これらの停電復帰時コマンド作成・伝送処理が終われば、CPUはPOP命令を実行して、スタックエリアからAFレジスタを除く各レジスタ(BC,DE,HL)の値を復帰させる(ST15)。この処理によって、停電時からの復帰処理は一応完了するので、そのことを示すべくバックアップフラグBFLをゼロクリアする(ST16)。最後に、停電前が割込み禁止状態であったか否かをチェックして、割込み禁止状態のままで処理を終えるか、或いは割込み許可状態に戻して処理を終える(ST17)。
以上、本発明の実施例について具体的に説明したが、具体的な記載内容は特に本発明を限定するものではない。例えば、上記実施例では、上受皿8と下受皿9とを連通する遊技球誘導通路に、下受皿満杯検出スイッチ57を設けた例について説明したが、このスイッチは下受皿に設けてもよい。
また、タイマ変数TMR1,TMR2を1に初期設定する処理をステップST12以降に設けたが、営業開始時の電源投入であるか、メンテナンスや停電時からの復旧時かに係わらず、常にステップST40〜43の例外処理を行うようにしても良く、例えば、ステップST4とステップST5の間に、ステップST40〜43の処理を設けても良い。
上記実施例の説明では、払出装置23の払出動作を直接的に禁止したが、例えば、発射制御基板32によって制御される発射モータの動作を禁止すれば、その後は賞球が発生しなくなるので、間接的に、払出装置23の払出動作を禁止できることになる。
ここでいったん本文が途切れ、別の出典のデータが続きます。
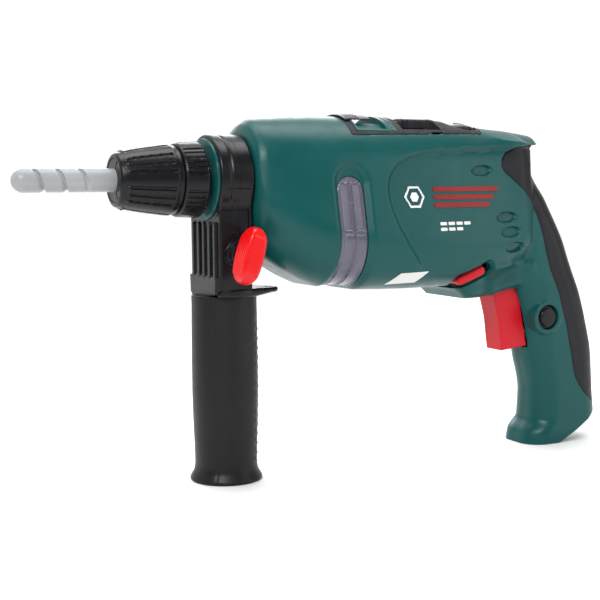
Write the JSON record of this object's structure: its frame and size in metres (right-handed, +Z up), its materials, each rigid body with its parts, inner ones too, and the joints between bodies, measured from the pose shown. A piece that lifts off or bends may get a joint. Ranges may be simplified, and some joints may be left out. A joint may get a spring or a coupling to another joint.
{
  "type": "toy power drill",
  "caption": "Child's toy power drill: moulded body with smoked window, turning chuck and spiral bit, trigger grip and a clamped side handle with wing screw.",
  "frame": {"origin": "on the surface the drill stands on, below the centre of its bounding box", "axes": "+Z up, spindle along X with the bit pointing to -X, +Y to the right-hand side with the battery cover"},
  "size_m": [0.3068, 0.0689, 0.1677],
  "materials": {
    "green_plastic": "satin moulded plastic, dark bottle green",
    "black_plastic": "satin moulded plastic, black",
    "black_grip": "matt soft black grip",
    "grey_bit": "matt light grey moulded plastic",
    "red_plastic": "glossy red moulded plastic",
    "smoked_lens": "smoked clear plastic lens",
    "white_plastic": "white nylon gear plastic",
    "steel": "bright steel",
    "motor_steel": "plated steel can",
    "magnet": "dark ferrite",
    "copper": "enamelled copper winding",
    "cell": "plain wrapped cell",
    "board": "green circuit board",
    "brass_bush": "sintered bronze bush"
  },
  "bodies": {
    "housing": {"left_shell": "green_plastic", "right_shell": "green_plastic", "rear_grip": "black_grip", "top_panel": "black_plastic", "light_window": "smoked_lens", "battery_tray": "black_plastic", "battery_contacts": "steel", "battery_cell_1": "cell", "battery_cell_2": "cell", "battery_cell_3": "cell", "gearbox_front_plate": "black_plastic", "gearbox_rear_plate": "black_plastic", "gearbox_posts": "black_plastic", "spindle_front_bush": "brass_bush", "spindle_rear_bush": "brass_bush", "idler_pin": "steel", "motor_can": "motor_steel", "motor_magnets": "magnet", "motor_end_cap": "black_plastic", "trigger_switch": "black_plastic", "trigger_spring": "steel", "lock_spring": "steel", "circuit_board": "board", "speaker": "black_plastic", "window_led": "white_plastic", "case_screws": "steel"},
    "spindle": {"spindle_shaft": "steel", "output_gear": "white_plastic", "chuck_core": "black_plastic", "chuck_sleeve": "black_plastic", "chuck_ring": "black_plastic", "drill_bit": "grey_bit"},
    "idler": {"idler_gear": "white_plastic"},
    "rotor": {"motor_shaft": "steel", "motor_pinion": "white_plastic", "motor_armature": "copper"},
    "trigger": {"trigger": "red_plastic"},
    "lock_button": {"lock_button": "black_plastic"},
    "direction_switch": {"direction_switch": "red_plastic"},
    "gear_slider": {"gear_slider": "black_plastic"},
    "mode_knob": {"mode_knob": "black_plastic"},
    "speed_dial": {"speed_dial": "black_plastic"},
    "side_handle": {"clamp_front": "black_plastic", "clamp_rear": "black_plastic", "hand_guard": "black_plastic", "side_grip": "black_grip", "handle_bolt": "steel"},
    "wing_screw": {"wing_knob": "red_plastic", "wing_stud": "red_plastic"},
    "battery_cover": {"battery_cover": "green_plastic", "cover_screw": "steel"}
  },
  "joints": [
    {"name": "spindle_spin", "type": "hinge", "parent": "housing", "child": "spindle", "pos_m": [0, 0, 0.137], "axis": [1, 0, 0], "continuous": true},
    {"name": "idler_spin", "type": "hinge", "parent": "housing", "child": "idler", "pos_m": [0, 0, 0.115], "axis": [1, 0, 0], "continuous": true},
    {"name": "rotor_spin", "type": "hinge", "parent": "housing", "child": "rotor", "pos_m": [0, 0.0096, 0.1278], "axis": [1, 0, 0], "continuous": true},
    {"name": "trigger_pull", "type": "slide", "parent": "housing", "child": "trigger", "axis": [1, 0, 0], "range_m": [0, 0.005], "stiffness_N_per_m": 500, "springref_m": -0.002, "deforming": ["trigger_spring"]},
    {"name": "lock_press", "type": "slide", "parent": "housing", "child": "lock_button", "axis": [0, 1, 0], "range_m": [0, 0.0016], "stiffness_N_per_m": 300, "springref_m": -0.001, "deforming": ["lock_spring"]},
    {"name": "direction_slide", "type": "slide", "parent": "housing", "child": "direction_switch", "axis": [0.9397, 0, 0.342], "range_m": [0, 0.003]},
    {"name": "gear_slide", "type": "slide", "parent": "housing", "child": "gear_slider", "axis": [1, 0, 0], "range_m": [0, 0.008]},
    {"name": "mode_slide", "type": "slide", "parent": "housing", "child": "mode_knob", "axis": [1, 0, 0], "range_m": [0, 0.0035]},
    {"name": "dial_turn", "type": "hinge", "parent": "housing", "child": "speed_dial", "pos_m": [0.0676, 0, 0.16], "axis": [0, 0, 1], "range_deg": [-135, 135]},
    {"name": "side_handle_turn", "type": "hinge", "parent": "housing", "child": "side_handle", "pos_m": [-0.0578, 0, 0.137], "axis": [1, 0, 0], "range_deg": [-170, 170]},
    {"name": "wing_turn", "type": "hinge", "parent": "side_handle", "child": "wing_screw", "pos_m": [-0.0578, 0, 0.104], "axis": [0, 1, 0], "continuous": true},
    {"name": "battery_cover_off", "type": "slide", "parent": "housing", "child": "battery_cover", "axis": [0, 1, 0], "range_m": [0, 0.03]}
  ],
  "couplings": [
    {"joint": "idler_spin", "follows": "spindle_spin", "ratio": -2.6667},
    {"joint": "rotor_spin", "follows": "spindle_spin", "ratio": 6.2222}
  ]
}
なお、払出装置23の払出動作を直接的に禁止する場合でも、必ずしも、主制御基板27において該当する制御コマンドの送出を待機する必要はない。例えば、補給切れや下受皿満杯を検出すると主制御基板27は直ちに該当する制御コマンドを送出するが、払出制御基板31側でその制御コマンドの実行を待機すれば良い。
また、補給切れ検出スイッチ56や下受皿満杯スイッチ57からの信号を必ずしも主制御基板27で受ける必要はなく、例えば、払出制御基板31で直接受けても良いのは勿論である。